## begin Entries shown
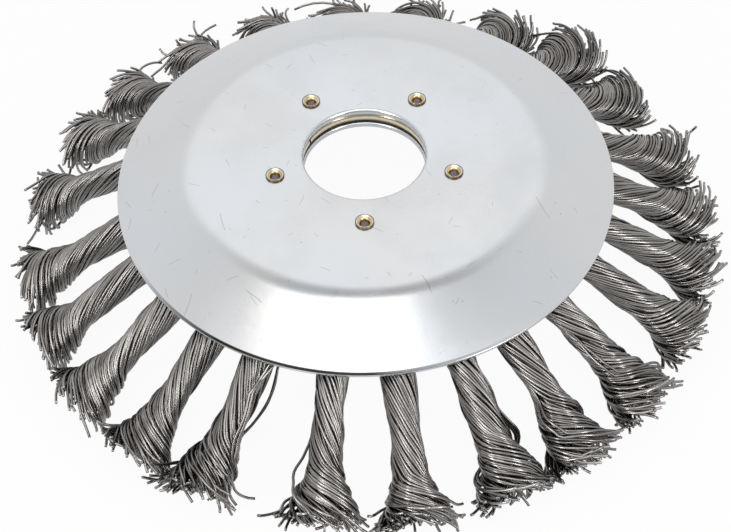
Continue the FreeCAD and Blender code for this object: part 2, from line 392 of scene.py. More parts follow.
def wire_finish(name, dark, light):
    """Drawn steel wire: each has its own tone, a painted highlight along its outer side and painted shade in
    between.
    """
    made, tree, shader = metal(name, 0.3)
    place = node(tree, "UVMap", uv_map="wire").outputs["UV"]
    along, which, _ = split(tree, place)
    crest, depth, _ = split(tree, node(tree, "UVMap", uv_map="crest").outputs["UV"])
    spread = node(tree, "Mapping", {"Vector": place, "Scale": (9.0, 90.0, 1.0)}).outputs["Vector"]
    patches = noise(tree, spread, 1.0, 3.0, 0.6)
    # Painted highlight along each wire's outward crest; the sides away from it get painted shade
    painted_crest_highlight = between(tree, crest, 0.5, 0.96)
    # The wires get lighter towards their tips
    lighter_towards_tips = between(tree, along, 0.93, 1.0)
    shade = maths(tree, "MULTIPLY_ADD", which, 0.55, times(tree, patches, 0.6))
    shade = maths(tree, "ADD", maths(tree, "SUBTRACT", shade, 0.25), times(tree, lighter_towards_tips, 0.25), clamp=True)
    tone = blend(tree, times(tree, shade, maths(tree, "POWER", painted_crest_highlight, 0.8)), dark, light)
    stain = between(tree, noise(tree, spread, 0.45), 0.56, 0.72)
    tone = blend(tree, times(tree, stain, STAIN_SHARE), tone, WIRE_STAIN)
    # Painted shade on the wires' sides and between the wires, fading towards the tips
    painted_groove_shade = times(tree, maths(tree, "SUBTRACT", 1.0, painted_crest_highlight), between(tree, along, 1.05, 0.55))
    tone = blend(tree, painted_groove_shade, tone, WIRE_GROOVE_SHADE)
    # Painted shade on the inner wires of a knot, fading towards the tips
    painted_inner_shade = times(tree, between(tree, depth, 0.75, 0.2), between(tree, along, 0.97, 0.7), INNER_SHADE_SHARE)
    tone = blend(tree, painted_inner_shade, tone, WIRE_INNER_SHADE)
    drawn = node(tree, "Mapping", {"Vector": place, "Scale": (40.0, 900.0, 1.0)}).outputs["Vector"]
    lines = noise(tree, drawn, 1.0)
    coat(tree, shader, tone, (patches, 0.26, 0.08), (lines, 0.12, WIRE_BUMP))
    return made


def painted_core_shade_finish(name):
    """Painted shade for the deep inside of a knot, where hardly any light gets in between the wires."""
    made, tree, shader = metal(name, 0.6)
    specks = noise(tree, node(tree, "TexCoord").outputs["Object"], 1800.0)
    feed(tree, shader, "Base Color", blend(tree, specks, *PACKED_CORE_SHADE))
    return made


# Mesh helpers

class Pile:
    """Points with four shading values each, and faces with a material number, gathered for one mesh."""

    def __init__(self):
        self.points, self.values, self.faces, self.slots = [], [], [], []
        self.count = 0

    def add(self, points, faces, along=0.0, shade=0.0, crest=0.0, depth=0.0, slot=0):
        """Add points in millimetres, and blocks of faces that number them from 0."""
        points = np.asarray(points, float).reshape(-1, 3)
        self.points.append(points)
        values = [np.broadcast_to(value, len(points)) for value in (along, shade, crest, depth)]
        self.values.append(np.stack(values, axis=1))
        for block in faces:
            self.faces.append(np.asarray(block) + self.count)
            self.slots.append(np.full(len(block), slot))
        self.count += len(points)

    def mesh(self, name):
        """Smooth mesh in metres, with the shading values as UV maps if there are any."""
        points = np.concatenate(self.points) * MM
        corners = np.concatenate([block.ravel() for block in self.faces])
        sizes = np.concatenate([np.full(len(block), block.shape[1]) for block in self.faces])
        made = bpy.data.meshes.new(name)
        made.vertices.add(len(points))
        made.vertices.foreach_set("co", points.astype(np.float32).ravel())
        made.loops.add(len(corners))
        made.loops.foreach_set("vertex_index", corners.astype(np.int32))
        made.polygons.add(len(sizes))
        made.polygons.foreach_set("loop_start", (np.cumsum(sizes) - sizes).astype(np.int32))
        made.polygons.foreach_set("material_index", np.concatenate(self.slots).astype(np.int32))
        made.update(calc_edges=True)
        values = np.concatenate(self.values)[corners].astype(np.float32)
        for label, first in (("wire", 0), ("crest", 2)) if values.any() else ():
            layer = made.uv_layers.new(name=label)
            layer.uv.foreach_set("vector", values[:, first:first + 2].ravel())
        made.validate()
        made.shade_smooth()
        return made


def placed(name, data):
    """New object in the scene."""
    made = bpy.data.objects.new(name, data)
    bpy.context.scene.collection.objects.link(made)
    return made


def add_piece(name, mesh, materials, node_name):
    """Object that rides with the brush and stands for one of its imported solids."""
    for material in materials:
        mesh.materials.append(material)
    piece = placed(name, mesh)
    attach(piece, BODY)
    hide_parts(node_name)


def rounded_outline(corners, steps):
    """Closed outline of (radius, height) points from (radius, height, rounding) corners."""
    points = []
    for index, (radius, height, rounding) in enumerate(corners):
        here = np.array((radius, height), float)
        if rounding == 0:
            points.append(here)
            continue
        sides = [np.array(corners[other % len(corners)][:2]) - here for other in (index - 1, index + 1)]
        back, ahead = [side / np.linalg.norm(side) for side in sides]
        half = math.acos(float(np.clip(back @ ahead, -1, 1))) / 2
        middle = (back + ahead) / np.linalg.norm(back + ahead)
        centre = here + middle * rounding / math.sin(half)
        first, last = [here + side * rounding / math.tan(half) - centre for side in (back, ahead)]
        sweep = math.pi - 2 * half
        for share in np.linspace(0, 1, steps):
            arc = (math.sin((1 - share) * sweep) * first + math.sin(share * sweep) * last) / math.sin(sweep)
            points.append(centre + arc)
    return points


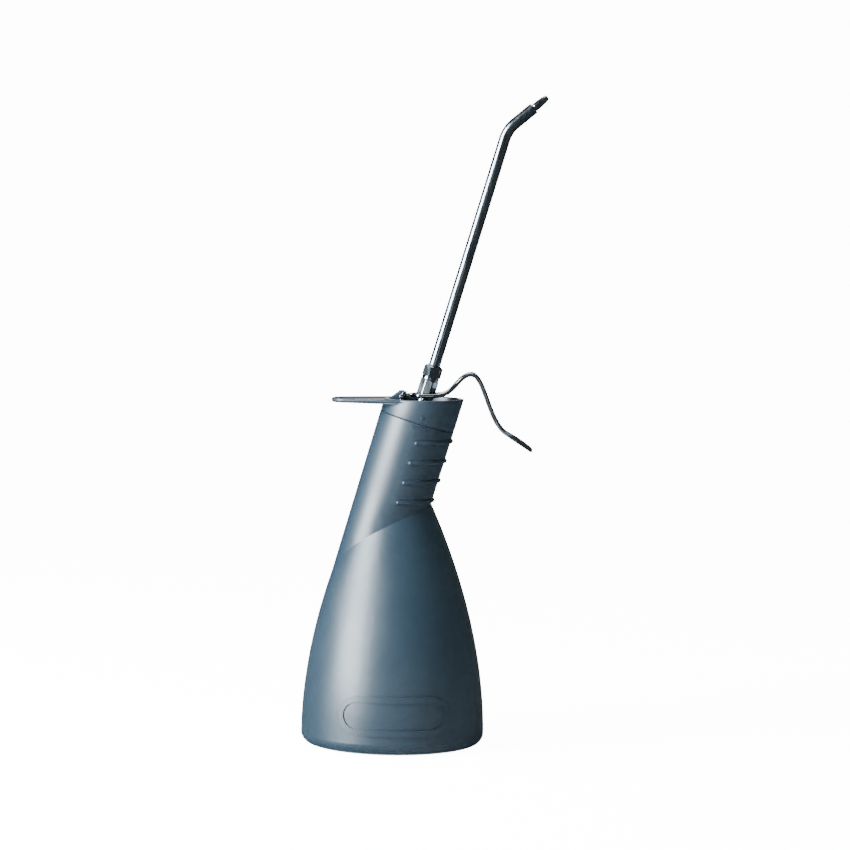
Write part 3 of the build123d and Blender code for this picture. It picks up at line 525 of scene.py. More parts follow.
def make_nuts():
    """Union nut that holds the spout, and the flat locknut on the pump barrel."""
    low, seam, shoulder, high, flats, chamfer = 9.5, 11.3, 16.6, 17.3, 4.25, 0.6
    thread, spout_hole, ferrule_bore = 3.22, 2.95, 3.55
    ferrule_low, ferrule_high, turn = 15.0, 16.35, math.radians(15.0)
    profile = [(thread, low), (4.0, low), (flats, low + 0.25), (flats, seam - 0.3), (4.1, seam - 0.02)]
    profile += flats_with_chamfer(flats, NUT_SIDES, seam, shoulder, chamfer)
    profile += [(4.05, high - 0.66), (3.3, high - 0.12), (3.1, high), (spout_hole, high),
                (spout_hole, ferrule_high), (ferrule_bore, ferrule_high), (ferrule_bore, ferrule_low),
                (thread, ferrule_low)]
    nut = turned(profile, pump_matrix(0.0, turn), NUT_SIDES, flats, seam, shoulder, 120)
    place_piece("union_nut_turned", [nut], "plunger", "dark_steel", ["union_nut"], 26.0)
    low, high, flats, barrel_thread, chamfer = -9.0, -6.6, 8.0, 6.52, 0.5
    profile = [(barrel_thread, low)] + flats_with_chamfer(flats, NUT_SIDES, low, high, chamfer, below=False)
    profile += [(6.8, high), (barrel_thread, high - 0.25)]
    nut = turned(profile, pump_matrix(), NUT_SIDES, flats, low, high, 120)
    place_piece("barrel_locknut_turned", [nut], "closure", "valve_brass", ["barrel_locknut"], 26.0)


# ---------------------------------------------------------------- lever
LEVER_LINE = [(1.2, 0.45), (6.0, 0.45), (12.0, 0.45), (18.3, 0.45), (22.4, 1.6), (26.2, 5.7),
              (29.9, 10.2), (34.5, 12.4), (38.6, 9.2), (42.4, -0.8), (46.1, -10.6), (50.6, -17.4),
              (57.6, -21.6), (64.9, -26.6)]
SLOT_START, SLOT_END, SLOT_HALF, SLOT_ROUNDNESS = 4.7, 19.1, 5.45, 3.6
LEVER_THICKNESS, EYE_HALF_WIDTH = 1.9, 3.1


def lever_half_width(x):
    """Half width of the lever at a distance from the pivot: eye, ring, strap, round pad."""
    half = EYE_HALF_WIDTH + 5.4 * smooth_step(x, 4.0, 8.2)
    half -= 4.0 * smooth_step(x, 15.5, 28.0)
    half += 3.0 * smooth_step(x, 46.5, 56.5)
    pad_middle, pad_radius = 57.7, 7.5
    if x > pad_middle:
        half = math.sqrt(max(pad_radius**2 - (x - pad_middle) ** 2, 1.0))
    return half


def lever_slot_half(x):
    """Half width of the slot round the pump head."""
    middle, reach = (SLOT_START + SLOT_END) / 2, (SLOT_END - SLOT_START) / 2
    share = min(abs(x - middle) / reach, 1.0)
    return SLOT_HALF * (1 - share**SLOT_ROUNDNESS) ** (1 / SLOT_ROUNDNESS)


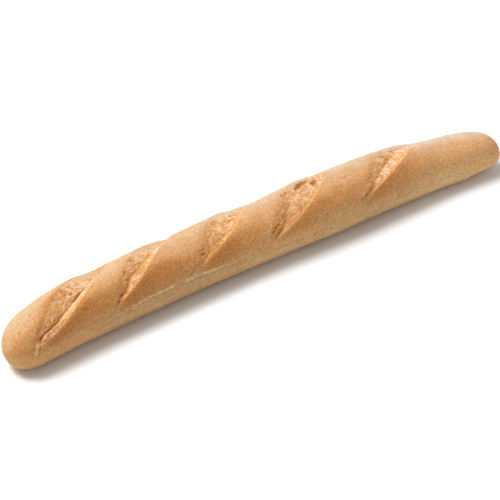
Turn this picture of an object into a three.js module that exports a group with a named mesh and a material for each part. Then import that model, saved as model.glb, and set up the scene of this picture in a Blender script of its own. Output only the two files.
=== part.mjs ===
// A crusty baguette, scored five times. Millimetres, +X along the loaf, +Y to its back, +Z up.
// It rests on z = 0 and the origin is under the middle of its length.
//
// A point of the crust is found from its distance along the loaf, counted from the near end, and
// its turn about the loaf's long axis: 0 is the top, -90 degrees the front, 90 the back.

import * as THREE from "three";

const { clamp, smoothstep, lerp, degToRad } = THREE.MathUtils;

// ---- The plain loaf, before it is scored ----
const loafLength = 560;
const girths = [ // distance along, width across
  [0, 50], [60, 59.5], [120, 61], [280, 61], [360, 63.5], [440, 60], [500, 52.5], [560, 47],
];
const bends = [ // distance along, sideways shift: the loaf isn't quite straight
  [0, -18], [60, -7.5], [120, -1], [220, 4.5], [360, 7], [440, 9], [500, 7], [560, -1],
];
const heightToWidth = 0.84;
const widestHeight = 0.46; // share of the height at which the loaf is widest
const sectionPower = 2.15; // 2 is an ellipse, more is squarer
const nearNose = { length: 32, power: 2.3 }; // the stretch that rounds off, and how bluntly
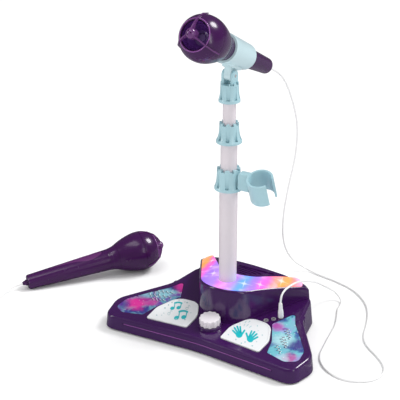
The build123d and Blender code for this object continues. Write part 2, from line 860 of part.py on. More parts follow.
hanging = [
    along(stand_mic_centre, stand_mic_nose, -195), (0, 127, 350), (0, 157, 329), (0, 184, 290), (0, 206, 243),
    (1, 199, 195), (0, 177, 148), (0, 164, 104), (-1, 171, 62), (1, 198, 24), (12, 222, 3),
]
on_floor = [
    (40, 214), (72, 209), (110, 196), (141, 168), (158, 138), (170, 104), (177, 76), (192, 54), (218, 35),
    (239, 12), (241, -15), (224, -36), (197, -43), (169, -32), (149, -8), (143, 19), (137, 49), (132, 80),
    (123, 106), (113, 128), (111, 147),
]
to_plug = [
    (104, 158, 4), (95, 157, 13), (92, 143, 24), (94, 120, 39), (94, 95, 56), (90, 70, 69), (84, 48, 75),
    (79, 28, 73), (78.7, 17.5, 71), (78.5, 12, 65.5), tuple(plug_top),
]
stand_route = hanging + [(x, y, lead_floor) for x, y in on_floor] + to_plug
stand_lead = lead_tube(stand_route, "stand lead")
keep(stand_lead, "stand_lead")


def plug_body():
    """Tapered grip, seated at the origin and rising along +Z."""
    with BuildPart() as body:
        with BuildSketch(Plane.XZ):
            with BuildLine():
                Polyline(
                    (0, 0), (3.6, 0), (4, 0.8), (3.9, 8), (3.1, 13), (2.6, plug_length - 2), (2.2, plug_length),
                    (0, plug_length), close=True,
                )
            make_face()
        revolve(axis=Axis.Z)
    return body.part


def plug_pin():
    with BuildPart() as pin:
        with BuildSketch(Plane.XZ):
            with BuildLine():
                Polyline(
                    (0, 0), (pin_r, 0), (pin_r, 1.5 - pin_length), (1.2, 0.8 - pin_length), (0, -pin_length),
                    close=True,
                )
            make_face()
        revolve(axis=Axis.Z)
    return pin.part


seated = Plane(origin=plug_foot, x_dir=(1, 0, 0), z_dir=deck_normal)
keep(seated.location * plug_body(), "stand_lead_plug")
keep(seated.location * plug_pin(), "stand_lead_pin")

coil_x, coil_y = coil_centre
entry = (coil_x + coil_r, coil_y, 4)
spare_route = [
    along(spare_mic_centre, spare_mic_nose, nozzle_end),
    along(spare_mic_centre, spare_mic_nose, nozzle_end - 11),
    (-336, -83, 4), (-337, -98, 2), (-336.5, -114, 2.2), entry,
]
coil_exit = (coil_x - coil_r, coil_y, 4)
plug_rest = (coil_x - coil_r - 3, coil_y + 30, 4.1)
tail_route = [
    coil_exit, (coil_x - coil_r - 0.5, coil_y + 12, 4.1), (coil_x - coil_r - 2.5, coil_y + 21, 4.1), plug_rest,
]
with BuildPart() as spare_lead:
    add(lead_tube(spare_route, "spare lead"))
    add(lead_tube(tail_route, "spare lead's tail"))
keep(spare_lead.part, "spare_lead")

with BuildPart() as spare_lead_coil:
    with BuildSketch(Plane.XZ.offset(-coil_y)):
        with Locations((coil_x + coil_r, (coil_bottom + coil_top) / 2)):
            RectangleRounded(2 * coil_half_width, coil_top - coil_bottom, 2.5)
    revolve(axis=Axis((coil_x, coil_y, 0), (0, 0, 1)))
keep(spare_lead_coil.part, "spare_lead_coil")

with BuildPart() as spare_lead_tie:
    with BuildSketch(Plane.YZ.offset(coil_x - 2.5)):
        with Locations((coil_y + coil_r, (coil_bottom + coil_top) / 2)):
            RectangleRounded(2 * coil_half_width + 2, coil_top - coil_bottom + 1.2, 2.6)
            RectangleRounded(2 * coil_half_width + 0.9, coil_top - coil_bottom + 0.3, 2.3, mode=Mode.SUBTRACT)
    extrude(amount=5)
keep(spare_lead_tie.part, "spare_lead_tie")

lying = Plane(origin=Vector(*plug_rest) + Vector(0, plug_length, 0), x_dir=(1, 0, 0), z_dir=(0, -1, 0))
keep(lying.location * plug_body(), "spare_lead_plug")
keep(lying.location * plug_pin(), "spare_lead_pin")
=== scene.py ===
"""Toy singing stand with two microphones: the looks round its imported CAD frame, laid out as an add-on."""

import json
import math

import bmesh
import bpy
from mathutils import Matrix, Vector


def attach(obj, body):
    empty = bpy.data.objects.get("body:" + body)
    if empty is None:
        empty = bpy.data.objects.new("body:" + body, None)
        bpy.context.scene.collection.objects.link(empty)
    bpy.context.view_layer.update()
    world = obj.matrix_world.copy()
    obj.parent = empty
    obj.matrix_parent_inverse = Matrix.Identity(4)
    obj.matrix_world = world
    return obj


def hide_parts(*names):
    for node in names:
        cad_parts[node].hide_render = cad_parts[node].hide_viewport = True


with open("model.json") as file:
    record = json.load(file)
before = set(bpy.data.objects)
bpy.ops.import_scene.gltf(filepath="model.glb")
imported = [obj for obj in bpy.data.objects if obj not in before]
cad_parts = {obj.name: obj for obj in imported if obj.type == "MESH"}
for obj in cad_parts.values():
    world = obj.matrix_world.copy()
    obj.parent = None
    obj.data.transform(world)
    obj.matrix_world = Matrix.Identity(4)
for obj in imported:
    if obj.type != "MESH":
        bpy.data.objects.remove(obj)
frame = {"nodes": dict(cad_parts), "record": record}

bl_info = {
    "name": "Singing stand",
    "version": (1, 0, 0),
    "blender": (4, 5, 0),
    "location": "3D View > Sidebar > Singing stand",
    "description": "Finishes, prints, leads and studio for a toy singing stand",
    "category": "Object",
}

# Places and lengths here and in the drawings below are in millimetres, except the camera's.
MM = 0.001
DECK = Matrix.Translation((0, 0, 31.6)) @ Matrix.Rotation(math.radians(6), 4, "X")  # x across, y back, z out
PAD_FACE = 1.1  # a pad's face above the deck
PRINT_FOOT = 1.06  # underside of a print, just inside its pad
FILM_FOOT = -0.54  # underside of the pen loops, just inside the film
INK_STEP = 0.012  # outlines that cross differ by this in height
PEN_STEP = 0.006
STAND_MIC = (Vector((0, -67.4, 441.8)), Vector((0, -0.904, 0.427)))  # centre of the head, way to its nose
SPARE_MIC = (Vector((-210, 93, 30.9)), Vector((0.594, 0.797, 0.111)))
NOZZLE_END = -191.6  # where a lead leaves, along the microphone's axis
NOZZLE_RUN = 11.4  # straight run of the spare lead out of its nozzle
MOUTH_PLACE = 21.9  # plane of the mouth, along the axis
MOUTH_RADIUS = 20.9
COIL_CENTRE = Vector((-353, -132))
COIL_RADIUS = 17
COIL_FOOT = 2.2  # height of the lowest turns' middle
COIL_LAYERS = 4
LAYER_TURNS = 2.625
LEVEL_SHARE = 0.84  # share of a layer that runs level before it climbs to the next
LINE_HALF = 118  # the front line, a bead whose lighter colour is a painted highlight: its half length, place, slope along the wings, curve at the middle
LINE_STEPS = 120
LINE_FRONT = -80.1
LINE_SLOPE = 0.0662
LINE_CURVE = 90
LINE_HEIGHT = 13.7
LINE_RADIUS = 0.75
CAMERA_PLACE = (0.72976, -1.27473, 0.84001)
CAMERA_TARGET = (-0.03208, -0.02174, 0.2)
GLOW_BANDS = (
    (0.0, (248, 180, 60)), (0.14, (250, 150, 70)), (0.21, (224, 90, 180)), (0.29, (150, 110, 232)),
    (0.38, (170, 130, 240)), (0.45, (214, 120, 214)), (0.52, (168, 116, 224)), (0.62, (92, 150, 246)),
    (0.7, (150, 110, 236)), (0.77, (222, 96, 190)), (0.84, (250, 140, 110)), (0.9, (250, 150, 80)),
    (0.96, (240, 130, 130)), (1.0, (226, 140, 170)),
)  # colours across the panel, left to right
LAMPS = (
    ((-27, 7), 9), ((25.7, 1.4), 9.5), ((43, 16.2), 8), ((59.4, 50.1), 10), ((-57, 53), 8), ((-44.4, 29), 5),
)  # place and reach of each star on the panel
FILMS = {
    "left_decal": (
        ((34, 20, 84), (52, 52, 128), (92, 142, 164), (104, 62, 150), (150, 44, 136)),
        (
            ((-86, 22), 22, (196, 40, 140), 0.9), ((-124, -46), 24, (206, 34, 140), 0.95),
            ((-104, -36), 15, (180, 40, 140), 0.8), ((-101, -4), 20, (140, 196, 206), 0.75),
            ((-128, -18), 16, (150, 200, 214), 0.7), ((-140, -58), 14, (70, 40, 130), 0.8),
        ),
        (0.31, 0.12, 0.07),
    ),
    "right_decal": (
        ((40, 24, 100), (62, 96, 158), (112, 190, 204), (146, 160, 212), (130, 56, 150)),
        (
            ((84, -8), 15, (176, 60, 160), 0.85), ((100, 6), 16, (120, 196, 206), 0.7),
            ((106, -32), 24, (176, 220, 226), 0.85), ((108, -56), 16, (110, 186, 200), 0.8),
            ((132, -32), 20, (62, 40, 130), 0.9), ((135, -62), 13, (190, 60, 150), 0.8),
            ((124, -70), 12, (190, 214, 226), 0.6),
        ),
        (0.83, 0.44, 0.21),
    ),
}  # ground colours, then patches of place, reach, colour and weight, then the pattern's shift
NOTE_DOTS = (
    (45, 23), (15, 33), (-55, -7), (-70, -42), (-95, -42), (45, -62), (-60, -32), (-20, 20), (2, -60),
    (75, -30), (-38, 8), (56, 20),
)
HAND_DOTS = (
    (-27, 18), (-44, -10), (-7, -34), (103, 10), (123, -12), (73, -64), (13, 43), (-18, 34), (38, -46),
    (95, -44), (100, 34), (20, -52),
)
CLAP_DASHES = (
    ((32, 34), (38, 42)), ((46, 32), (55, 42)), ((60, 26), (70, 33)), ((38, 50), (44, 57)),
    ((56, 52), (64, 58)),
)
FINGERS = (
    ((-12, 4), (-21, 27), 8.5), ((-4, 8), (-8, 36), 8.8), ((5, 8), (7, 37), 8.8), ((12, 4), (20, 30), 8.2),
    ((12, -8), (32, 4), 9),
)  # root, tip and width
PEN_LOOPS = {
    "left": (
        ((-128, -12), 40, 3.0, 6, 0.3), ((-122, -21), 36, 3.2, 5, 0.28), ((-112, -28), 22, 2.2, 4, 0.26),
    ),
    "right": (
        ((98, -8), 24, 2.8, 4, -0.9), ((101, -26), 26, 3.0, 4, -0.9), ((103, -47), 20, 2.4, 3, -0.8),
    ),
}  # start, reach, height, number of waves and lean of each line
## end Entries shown
What is needed
Reproduce exactly the lines from the one containing "The build123d and Blender code for this object" through the one containing "return body.part", inclusive, and nothing else.

Correct result
The build123d and Blender code for this object continues. Write part 2, from line 860 of part.py on. More parts follow.
hanging = [
    along(stand_mic_centre, stand_mic_nose, -195), (0, 127, 350), (0, 157, 329), (0, 184, 290), (0, 206, 243),
    (1, 199, 195), (0, 177, 148), (0, 164, 104), (-1, 171, 62), (1, 198, 24), (12, 222, 3),
]
on_floor = [
    (40, 214), (72, 209), (110, 196), (141, 168), (158, 138), (170, 104), (177, 76), (192, 54), (218, 35),
    (239, 12), (241, -15), (224, -36), (197, -43), (169, -32), (149, -8), (143, 19), (137, 49), (132, 80),
    (123, 106), (113, 128), (111, 147),
]
to_plug = [
    (104, 158, 4), (95, 157, 13), (92, 143, 24), (94, 120, 39), (94, 95, 56), (90, 70, 69), (84, 48, 75),
    (79, 28, 73), (78.7, 17.5, 71), (78.5, 12, 65.5), tuple(plug_top),
]
stand_route = hanging + [(x, y, lead_floor) for x, y in on_floor] + to_plug
stand_lead = lead_tube(stand_route, "stand lead")
keep(stand_lead, "stand_lead")


def plug_body():
    """Tapered grip, seated at the origin and rising along +Z."""
    with BuildPart() as body:
        with BuildSketch(Plane.XZ):
            with BuildLine():
                Polyline(
                    (0, 0), (3.6, 0), (4, 0.8), (3.9, 8), (3.1, 13), (2.6, plug_length - 2), (2.2, plug_length),
                    (0, plug_length), close=True,
                )
            make_face()
        revolve(axis=Axis.Z)
    return body.part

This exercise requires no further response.